= Madval =

Washerman community in Konkan region

Madval, sometimes also known as Dhobi, is a washerman community of Goa and rest of the Konkan. They claim to be Rajakas.The occupation of washermen is hereditary. The services of washermen are essential for the people of the urban as well as rural areas alike. They have their own localities which are sometimes gifted to them by the temples for the services they render and agriculture farmers.

Maddval refers to a traditional community life and cultural practices observed in the Mahad region of the Konkan in western India. The traditions reflect a blend of Hindu and Muslim influences, with both groups living in close association.

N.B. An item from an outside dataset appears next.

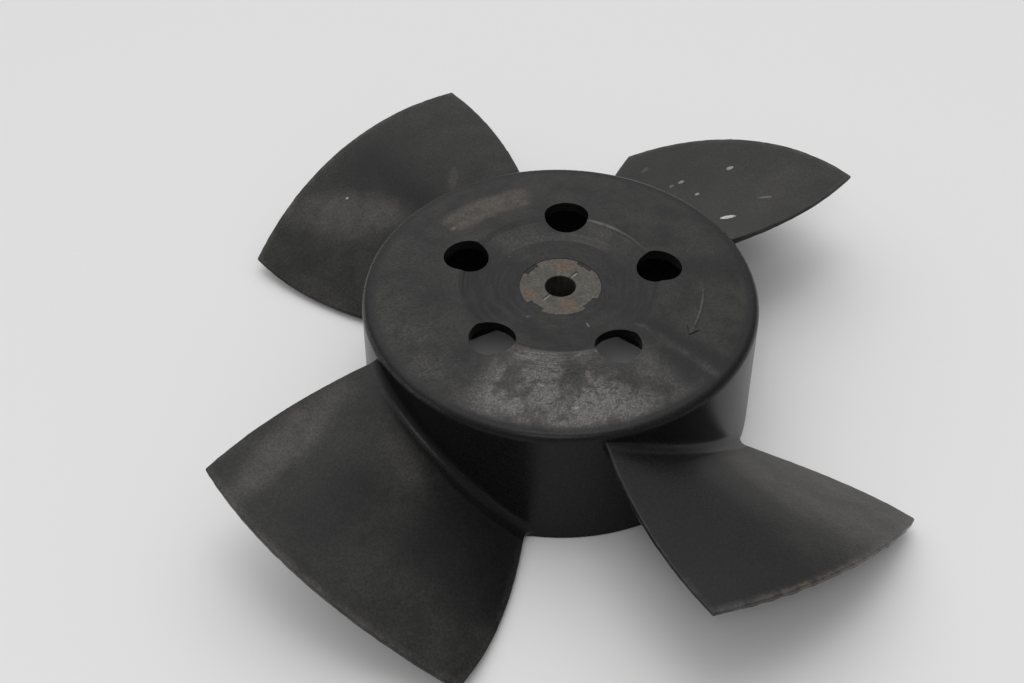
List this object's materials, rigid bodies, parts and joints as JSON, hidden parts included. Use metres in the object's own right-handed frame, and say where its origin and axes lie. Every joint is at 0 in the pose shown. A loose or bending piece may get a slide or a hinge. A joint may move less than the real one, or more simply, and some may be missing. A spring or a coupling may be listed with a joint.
{
  "type": "fan blade",
  "caption": "Moulded axial fan wheel: crowned hub cup with holes through its face, wide twisted blades for clockwise rotation, and a notched steel insert that seats on a motor shaft.",
  "frame": {"origin": "centre of the hub cup's foot ring, on the surface that the wheel stands on", "axes": "+Z along the wheel's axis towards the crowned face; the blades lie in an X about it, in pairs that are mirror-like about the Y axis"},
  "size_m": [0.225, 0.249, 0.051],
  "materials": {
    "moulded_plastic": "dull glass-filled black, scuffed grey",
    "insert_steel": "dull turned steel with faint rust"
  },
  "bodies": {
    "root": {"fan_wheel": "moulded_plastic", "hub_insert": "insert_steel"}
  },
  "joints": []
}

==Daily life and traditions==
The people of Mahad are described as leading a simple and content lifestyle. They value honesty and place importance on community harmony. Folk songs known as barya barop are sung in rhythm with swords and shields. Village leadership is associated with a figure called the mahalkar. Marriage customs are modest, with ceremonies involving a bhak (feast) and devan (worship). Newly married couples are often given a house, and the mahalkar plays an active role in the process. Festivals are occasions for communal gathering, including the Diwali dance known as Halkhakkol. Local religious life also includes the worship of the deity mahaddevakka.

==Social structure==
The community includes a variety of castes and sub-castes such as Dholak, Chandkar, and Lingayat, each with distinct occupational associations. Despite caste divisions, social relations among the groups are generally cooperative. Communal feasts are a notable practice, where people from different backgrounds share food and resources.

==Religious practices==
The religious life of the community is marked by devotion to multiple deities. These include Bahiroba, Khandoba, Mhasoba, Bhavani, and other village deities (gramdevatas). Worship involves rituals such as ghadyacha and paydhach. Sacred spaces like devghar (temples) and devraan (sacred groves) are constructed and maintained by the community. Traditions such as halka hakkol are also associated with local religious observances.

==Community values==
The people of Mahad are noted for their hospitality and willingness to assist others. Festivals and religious observances often reinforce this communal spirit. The traditions of Maddval thus highlight cooperation, shared resources, and respect for longstanding customs.